I'm not sure if this is the correct exchange group to ask this, but I came across this article, Alternet_Paul_Krugman_Article, in which it basically just quotes Paul Krugman's NY Times column word for word without adding any additional information or context.

Is this common practice? Is this frowned upon? It is basically making a blogpost using someone else's work so I feel like it may be plagiarism even though the original author is attributed. Is my interpretation too conservative?

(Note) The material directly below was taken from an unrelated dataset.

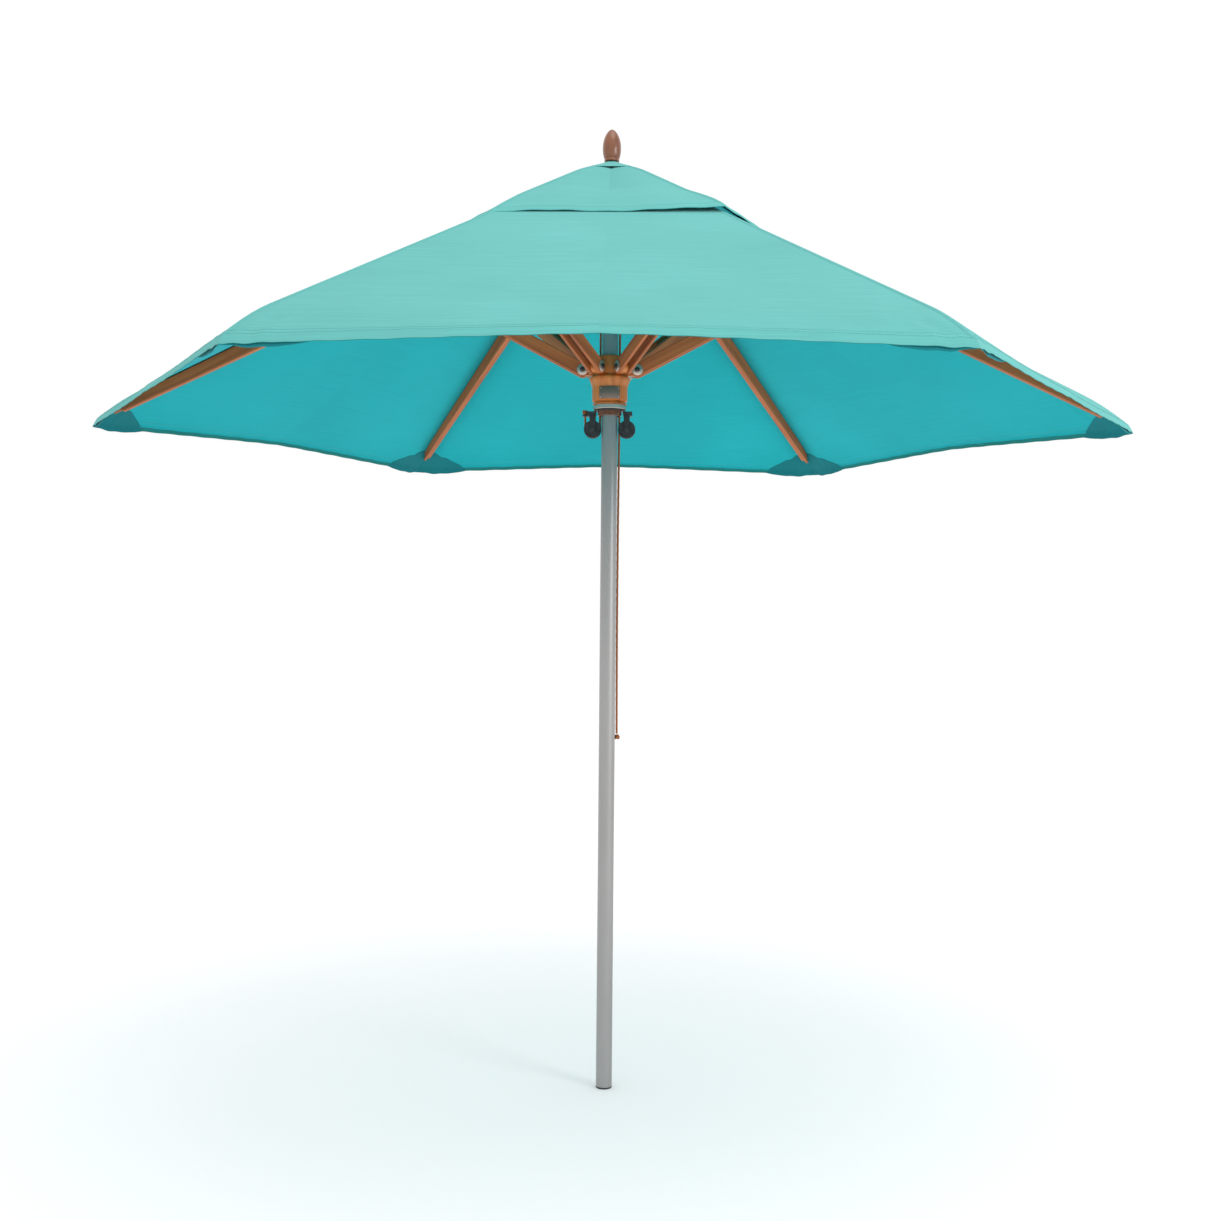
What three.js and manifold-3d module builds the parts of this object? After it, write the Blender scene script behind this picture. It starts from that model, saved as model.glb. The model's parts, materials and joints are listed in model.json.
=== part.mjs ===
// A 2.7 m market umbrella: aluminium pole, wooden ribs and stretchers, a runner with a pulley lift
// and a six-panel canopy with a vent cap. Millimetres, +Z up, origin at the centre of the pole's foot.
import * as THREE from 'three';
import { mergeVertices } from 'three/addons/utils/BufferGeometryUtils.js';
import Module from 'manifold-3d';

const wasm = await Module();
wasm.setup();

// Driving dimensions
const CANOPY_R = 1371.6;      // centre to canopy corner: a 9 ft canopy
const APEX_Z = 2440.5;        // where the canopy's planes would meet on the pole's axis
const SLOPE = 0.4925;         // fall of the canopy's ridges
const VENT_R = 540;           // vent cap, centre to corner
const VENT_OPENING_R = 425;   // hole in the main canopy under the vent cap
const VENT_SLOPE = 0.47;
const VENT_APEX_Z = 2441;
const CROWN_APEX_Z = 2443.5;
const CROWN_R = 100;
const CLOTH = 2;              // thickness of the plain cloth solids
const CORNER_DROP = 33.5;     // how far each corner is drawn down over its rib tip
const CORNER_DROP_FROM = 1300;
const CORNER_DROP_SPAN = 100;
const GAP = 0.3;              // between pieces that touch

const POLE_R = 21;
const POLE_WALL = 2;
const POLE_TOP = 2400;

const FOLD_R = 72;            // radius of the hinges at the top hub and at the runner
const TOP_HINGE_Z = 2385;
const PIVOT_R = 540;          // rib to stretcher pivot
const FOLD_ANGLE = THREE.MathUtils.degToRad(28);
const PIVOT_Z = TOP_HINGE_Z - (PIVOT_R - FOLD_R) * Math.tan(FOLD_ANGLE);
const RUNNER_HINGE_Z = PIVOT_Z - (PIVOT_R - FOLD_R) * Math.tan(FOLD_ANGLE);
const STRETCHER_LENGTH = (PIVOT_R - FOLD_R) / Math.cos(FOLD_ANGLE);

const RIB_THICK = 18;
const RIB_TIP_R = 1294;
const RIB_BELOW_CLOTH = 5;
const CHEEK_THICK = 9;
const CHEEK_INNER = RIB_THICK / 2 + 0.5;
const STRETCHER_HALF = 17;
const PIN_R = 4;
const PIN_HOLE_R = 4.4;
const RING_WIRE_R = 2.5;
const SPOKES = 6;
const SIXTH = Math.PI / 3;

const SHEAVE_X = 45;
const SHEAVE_Y = 14;
const SHEAVE_Z = 1734;
const SHEAVE_R = 23;
const SHEAVE_HALF = 10;
const ROPE_R = 3;
const ROPE_WRAP_R = 19.5;
const ROPE_X = SHEAVE_X - ROPE_WRAP_R;
const WRAP_SHIFT = 3.4;       // the two passes of the wrapped rope lie this far each side of the middle
const TAIL_END_Z = 930;

const finish = (color, roughness, metalness = 0) =>
  new THREE.MeshStandardMaterial({ color, roughness, metalness });
const materials = {
  aluminium: finish(0xb4b6b8, 0.35, 0.9),
  steel: finish(0xc9c9cc, 0.3, 1),
  wood: finish(0xb56a2c, 0.5),
  hubWood: finish(0xc08428, 0.45),
  finialWood: finish(0x6b2f1c, 0.3),
  cloth: finish(0x6cc8bf, 0.95),
  nylon: finish(0x26262a, 0.45),
  rope: finish(0xb9623a, 0.9),
  label: finish(0x9a989a, 0.5),
};

// Turns an inside-out closed geometry the right way round.
function facingOut(geometry) {
  const position = geometry.getAttribute('position');
  const index = geometry.getIndex().array;
  const [a, b, c] = [new THREE.Vector3(), new THREE.Vector3(), new THREE.Vector3()];
  let volume = 0;
  for (let i = 0; i < index.length; i += 3) {
    a.fromBufferAttribute(position, index[i]);
    b.fromBufferAttribute(position, index[i + 1]);
    c.fromBufferAttribute(position, index[i + 2]);
    volume += a.dot(b.cross(c));
  }
  if (volume < 0) {
    for (let i = 0; i < index.length; i += 3) {
      [index[i + 1], index[i + 2]] = [index[i + 2], index[i + 1]];
    }
  }
  return geometry;
}

// Merges shared vertices, so that a geometry is one closed body.
function closed(geometry) {
  geometry.deleteAttribute('normal');
  geometry.deleteAttribute('uv');
  return facingOut(mergeVertices(geometry, 1e-3));
}

function solid(geometry) {
  const merged = closed(geometry);
  return new wasm.Manifold(new wasm.Mesh({
    numProp: 3,
    vertProperties: new Float32Array(merged.getAttribute('position').array),
    triVerts: new Uint32Array(merged.getIndex().array),
  }));
}

function geometryOf(manifold) {
  const mesh = manifold.getMesh();
  const geometry = new THREE.BufferGeometry();
  geometry.setAttribute('position', new THREE.BufferAttribute(mesh.vertProperties, 3));
  geometry.setIndex(new THREE.BufferAttribute(mesh.triVerts, 1));
  return geometry;
}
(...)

  • I don't know if it's because I need to subscribe or something, but the Alternet article appears to me to only consist of two paragraphs. One of them quotes Krugman's article, but there's no verbatim copy-paste.
    – F1Krazy
    Jun 6, 2019 at 15:40
  • You may have an ad-blocker interfering. I don't have a subscription, and I don't frequent this site (I just stumbled upon it) The first paragraph introduces P. Krugman, half of the second paragraph is composed of Krugman quotes, and the rest of the article (4 paragraphs) is ~97% Krugman quotes. But it does attribute both Paul Krugman and the NY Times where it was originally published
    – jyapx
    Jun 6, 2019 at 16:10
  • I'd say it crosses the line from Fair Use to plagiarism. Just because it attributes the source does not make it okay. But that's for the NYT to decide. I'm sure they're well aware of it.
    – Cyn
    Jun 6, 2019 at 18:55

1 Answer 1


Copying someone else's work wholesale, without attribution or compensation is plagarism/theft, while quoting or summarizing small pieces of a person's work with proper attribution is fair use. In between the two can be a gray area.

I am not a lawyer, so I can't tell you exactly where the line lies, but I'd say this is probably arguably fair use. It cites the original article and author, and doesn't include so much of the original text of it that you wouldn't look up the original article if you're interested.

Aggregated digests of other sources is an old practice, predating the internet. The work of the new "author" is summarizing the source and pulling out the relevant quotes. Clearly, this could be done in a predatory or unethical way, but it has legitimate uses as well --being noticed by the right aggregator can make a person's career.